Oggi 38 anni fa iniziava la Rivolta di Reggio Calabria, lo spartiacque di una storia cittadina. Sono state fatte molte letture della vicenda, ad uso politico di chi le ha fatte. Pochi però hanno sottolineato che probabilmente il senso intimo della faccenda era autenticamente popolare, e che la circostanza storica che furono i missini a capire questa cosa ha fatto si che Reggio diventasse "per sempre" una città di destra, quando invece se avessero fatto la stessa cosa i comunisti Reggio probabilmente sarebbe diventata "per sempre" una roccaforte rossa. Forse. Sicuro all'inizio dei moti c'era una componente anarchica, come dimostra il bel libro di
Fabio Cuzzola, Cinque anarchici del sud. Una storia negata, Edizioni Città del Sole 2001. Che fra l'altro rende ragione di intrecci che sembra non ci fossero invece c'erano.

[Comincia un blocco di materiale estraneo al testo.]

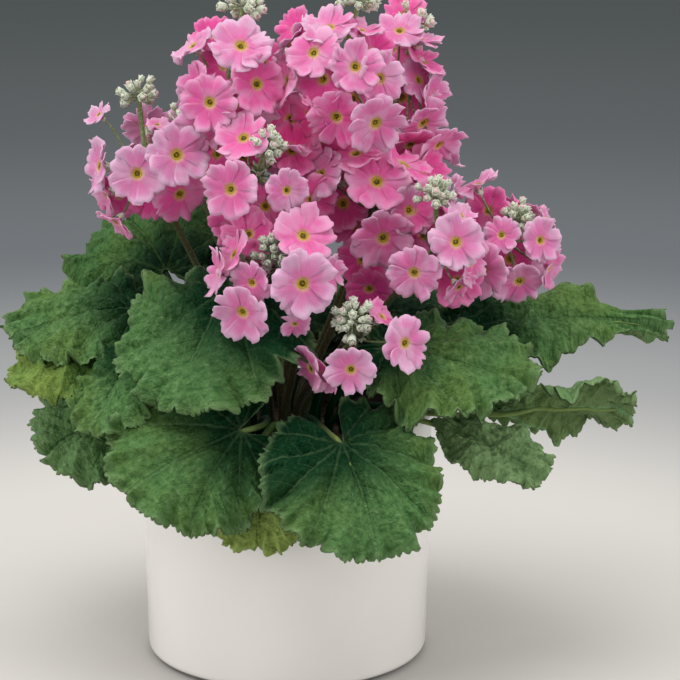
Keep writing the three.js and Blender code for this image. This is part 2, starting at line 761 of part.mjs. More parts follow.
// Flowers of the far side, spread over a sweep of bearings in two rows
function farFlowers(head, index) {
  const [count, from, to] = head.behind;
  const random = seeded(701 + index);
  return Array.from({ length: count }, (_, i) => {
    const climb = i % 2 === 0 ? FAR_UPPER_ROW : FAR_LOWER_ROW;
    const direction = onRing([lerp(from, to, (i + 0.5) / count), Math.sqrt(1 - climb * climb)], climb);
    const offset = direction.multiplyScalar(FAR_REACH + FAR_PLAY * random());
    const diameter = FAR_DIAMETER + FAR_PLAY * random();
    return { offset, facing: leaning(offset, UP, SKY_LEAN), diameter, pattern: ROUNDED };
  });
}

function headSolid(head, index) {
  const run = nearestRun(SCAPES.find((scape) => scape.name === head.scape), vector(head.at));
  const flowers = [
    ...head.blooms.map(openFlower),
    ...head.shaded.map(shadedFlower),
    ...farFlowers(head, index),
  ];
  const solids = flowers.map(({ offset, facing, diameter, pattern }) => {
    const outward = offset.clone().addScaledVector(run.axis, -offset.dot(run.axis)).normalize();
    const root = run.foot.clone().addScaledVector(outward, PEDICEL_ROOT);
    return flower(root, vector(head.at).add(offset), facing, diameter, pattern);
  });
  return solids.reduce((solid, one) => solid.add(one), collar(run));
}

const plant = new THREE.Group();
plant.name = 'potted_primrose';
plant.add(meshOf('pot', pot(), 'pot'));
plant.add(meshOf('soil', mix(), 'mix'));
LEAVES.forEach((leaf) => plant.add(meshOf(leaf.name, leafSolid(leaf), leaf.tone)));
SCAPES.forEach((scape, index) => plant.add(meshOf(scape.name, scapeSolid(scape, index), 'scape')));
HEADS.forEach((head, index) => plant.add(meshOf(head.name, headSolid(head, index), 'petal')));

export default plant;
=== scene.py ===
"""Potted primrose: glazed pot, potting mix, frilled leaves, and whorls of pink flowers and mealy buds."""
import logging
from bisect import bisect_left
from dataclasses import dataclass, field
from enum import Enum
from functools import reduce
from itertools import accumulate
from math import acos, atan2, cos, degrees, exp, hypot, pi, radians, sin, sqrt
from typing import Callable

import bmesh
import bpy
from bpy.types import Material, Mesh, NodeSocket, Object
from mathutils import Matrix, Vector, noise


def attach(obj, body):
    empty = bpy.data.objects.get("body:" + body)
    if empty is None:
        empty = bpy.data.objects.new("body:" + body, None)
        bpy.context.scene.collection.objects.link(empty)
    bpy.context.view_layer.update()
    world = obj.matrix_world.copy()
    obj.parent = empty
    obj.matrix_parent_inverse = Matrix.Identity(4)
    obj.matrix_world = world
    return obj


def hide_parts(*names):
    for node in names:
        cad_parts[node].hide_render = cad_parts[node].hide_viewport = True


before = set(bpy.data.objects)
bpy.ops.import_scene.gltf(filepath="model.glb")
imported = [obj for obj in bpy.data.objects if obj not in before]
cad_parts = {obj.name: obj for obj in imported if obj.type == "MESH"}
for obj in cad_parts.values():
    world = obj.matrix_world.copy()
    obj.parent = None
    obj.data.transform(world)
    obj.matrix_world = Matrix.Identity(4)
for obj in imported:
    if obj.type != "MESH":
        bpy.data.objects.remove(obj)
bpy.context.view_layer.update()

LOG = logging.getLogger("primrose")

Triple = tuple[float, float, float]
Colour = tuple[float, float, float, float]
Surface = Callable[[float, float], Vector]
Verts = list[bmesh.types.BMVert]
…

Resta il fatto che il sentimento popolare aveva ragione: il capoluogo non era un pennacchio, era il volano dell'unica forma di sviluppo che avrebbe visto il Sud negli anni a venire, quello legato ai potentati politici. Il polo universitario cosentino sarebbe rimasto un'isola nel deserto, il polo industriale reggino un'eterna (e sbagliata) promessa. Che giunge fino ai giorni nostri con l'assurda proposta di riconvertire i rottami del Liquichimico di Saline Joniche in una centrale a carbone.